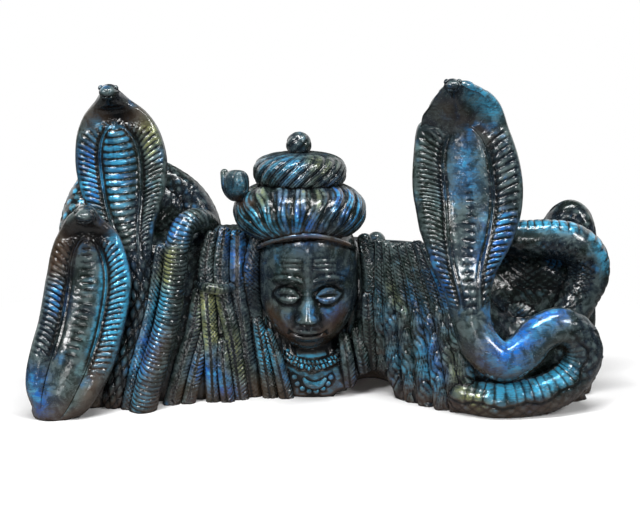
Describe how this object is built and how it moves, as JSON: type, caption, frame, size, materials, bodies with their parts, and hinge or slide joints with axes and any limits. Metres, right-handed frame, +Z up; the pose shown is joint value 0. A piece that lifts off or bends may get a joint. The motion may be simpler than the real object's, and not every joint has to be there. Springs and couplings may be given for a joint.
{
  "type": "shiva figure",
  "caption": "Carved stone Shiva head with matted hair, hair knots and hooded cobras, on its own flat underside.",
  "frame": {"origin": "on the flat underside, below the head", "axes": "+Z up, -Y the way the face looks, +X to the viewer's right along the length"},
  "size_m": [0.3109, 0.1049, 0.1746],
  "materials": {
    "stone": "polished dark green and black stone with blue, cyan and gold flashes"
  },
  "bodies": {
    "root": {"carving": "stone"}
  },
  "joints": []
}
***
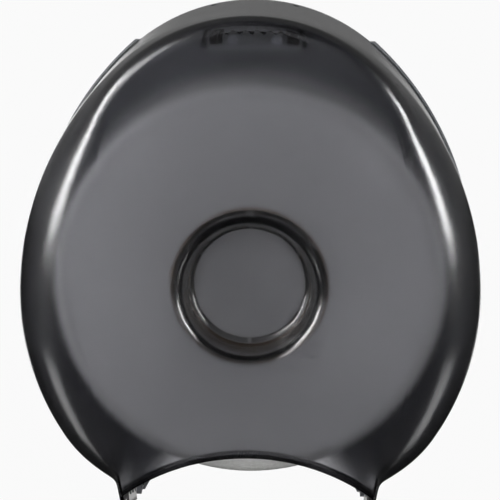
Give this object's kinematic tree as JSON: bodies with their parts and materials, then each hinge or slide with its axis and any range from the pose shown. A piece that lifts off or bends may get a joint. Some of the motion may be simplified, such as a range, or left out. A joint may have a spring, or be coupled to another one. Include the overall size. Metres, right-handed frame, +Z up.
***
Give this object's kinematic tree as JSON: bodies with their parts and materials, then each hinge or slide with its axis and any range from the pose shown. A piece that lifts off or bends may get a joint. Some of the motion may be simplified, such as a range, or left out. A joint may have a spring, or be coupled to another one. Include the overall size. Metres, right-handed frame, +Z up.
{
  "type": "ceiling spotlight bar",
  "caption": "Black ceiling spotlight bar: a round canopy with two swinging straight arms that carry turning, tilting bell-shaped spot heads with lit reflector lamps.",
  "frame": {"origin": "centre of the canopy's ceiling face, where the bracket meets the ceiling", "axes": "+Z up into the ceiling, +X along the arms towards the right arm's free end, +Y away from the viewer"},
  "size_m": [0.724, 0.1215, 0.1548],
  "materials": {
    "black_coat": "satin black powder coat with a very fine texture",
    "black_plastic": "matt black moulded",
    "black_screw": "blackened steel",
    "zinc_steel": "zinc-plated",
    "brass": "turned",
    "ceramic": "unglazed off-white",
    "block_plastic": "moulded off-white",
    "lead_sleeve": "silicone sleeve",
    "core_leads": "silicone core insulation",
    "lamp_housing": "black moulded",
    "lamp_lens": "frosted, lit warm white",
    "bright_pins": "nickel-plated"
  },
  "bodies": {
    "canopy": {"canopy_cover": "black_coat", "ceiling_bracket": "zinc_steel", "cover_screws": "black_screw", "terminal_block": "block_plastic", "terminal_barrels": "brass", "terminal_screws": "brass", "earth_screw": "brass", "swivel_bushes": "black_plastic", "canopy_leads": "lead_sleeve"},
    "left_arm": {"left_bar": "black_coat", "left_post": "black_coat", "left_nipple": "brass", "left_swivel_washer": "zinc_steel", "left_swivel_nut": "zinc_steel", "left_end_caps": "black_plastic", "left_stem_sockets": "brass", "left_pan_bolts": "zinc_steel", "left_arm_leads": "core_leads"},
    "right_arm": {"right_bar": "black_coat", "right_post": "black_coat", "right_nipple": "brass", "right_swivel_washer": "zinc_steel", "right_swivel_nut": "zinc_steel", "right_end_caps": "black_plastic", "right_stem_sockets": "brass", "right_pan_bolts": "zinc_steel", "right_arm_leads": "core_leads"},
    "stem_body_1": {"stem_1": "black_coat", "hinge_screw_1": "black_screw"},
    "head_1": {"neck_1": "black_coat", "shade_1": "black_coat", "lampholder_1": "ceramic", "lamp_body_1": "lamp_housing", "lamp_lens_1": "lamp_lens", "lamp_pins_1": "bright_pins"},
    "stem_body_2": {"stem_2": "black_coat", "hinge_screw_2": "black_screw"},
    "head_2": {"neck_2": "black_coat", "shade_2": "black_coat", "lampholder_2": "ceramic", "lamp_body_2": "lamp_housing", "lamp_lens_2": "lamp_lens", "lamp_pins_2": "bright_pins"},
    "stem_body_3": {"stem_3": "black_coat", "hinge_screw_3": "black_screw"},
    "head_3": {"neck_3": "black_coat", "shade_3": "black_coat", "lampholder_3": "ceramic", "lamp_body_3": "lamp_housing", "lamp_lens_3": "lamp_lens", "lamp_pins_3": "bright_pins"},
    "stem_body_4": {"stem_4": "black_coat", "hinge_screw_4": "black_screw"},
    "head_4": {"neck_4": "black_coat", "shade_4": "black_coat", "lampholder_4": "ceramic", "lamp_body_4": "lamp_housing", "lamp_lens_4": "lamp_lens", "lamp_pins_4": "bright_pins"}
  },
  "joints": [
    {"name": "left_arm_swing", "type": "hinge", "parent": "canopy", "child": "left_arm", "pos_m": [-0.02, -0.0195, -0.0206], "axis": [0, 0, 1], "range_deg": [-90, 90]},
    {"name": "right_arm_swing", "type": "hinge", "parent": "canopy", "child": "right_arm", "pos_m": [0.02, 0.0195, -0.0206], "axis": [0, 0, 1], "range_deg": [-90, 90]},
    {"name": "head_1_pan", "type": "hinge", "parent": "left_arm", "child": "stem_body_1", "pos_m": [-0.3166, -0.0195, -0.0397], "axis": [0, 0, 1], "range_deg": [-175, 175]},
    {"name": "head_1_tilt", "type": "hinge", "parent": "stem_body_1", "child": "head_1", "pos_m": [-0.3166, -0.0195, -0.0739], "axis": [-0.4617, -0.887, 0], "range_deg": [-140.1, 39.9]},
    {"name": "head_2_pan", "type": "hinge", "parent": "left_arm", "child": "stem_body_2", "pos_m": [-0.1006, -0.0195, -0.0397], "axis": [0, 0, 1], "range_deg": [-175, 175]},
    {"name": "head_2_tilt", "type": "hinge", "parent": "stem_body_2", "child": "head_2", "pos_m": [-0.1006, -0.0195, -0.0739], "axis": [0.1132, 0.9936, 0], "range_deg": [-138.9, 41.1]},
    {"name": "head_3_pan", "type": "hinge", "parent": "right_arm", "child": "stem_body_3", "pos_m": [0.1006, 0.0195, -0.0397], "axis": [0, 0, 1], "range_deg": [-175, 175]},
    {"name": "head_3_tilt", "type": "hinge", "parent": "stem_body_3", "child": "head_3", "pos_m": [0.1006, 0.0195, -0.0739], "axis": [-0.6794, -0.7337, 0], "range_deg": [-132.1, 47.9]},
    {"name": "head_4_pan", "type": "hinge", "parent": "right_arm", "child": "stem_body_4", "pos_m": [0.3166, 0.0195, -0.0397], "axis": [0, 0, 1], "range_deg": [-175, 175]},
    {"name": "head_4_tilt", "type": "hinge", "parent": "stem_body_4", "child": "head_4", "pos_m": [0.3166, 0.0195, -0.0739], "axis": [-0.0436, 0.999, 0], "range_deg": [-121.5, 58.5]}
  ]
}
***
#### DO THIS:
Find how many lines in the records contain the string "caption", then give the number alone.

#### EXERCISE RESULT:
3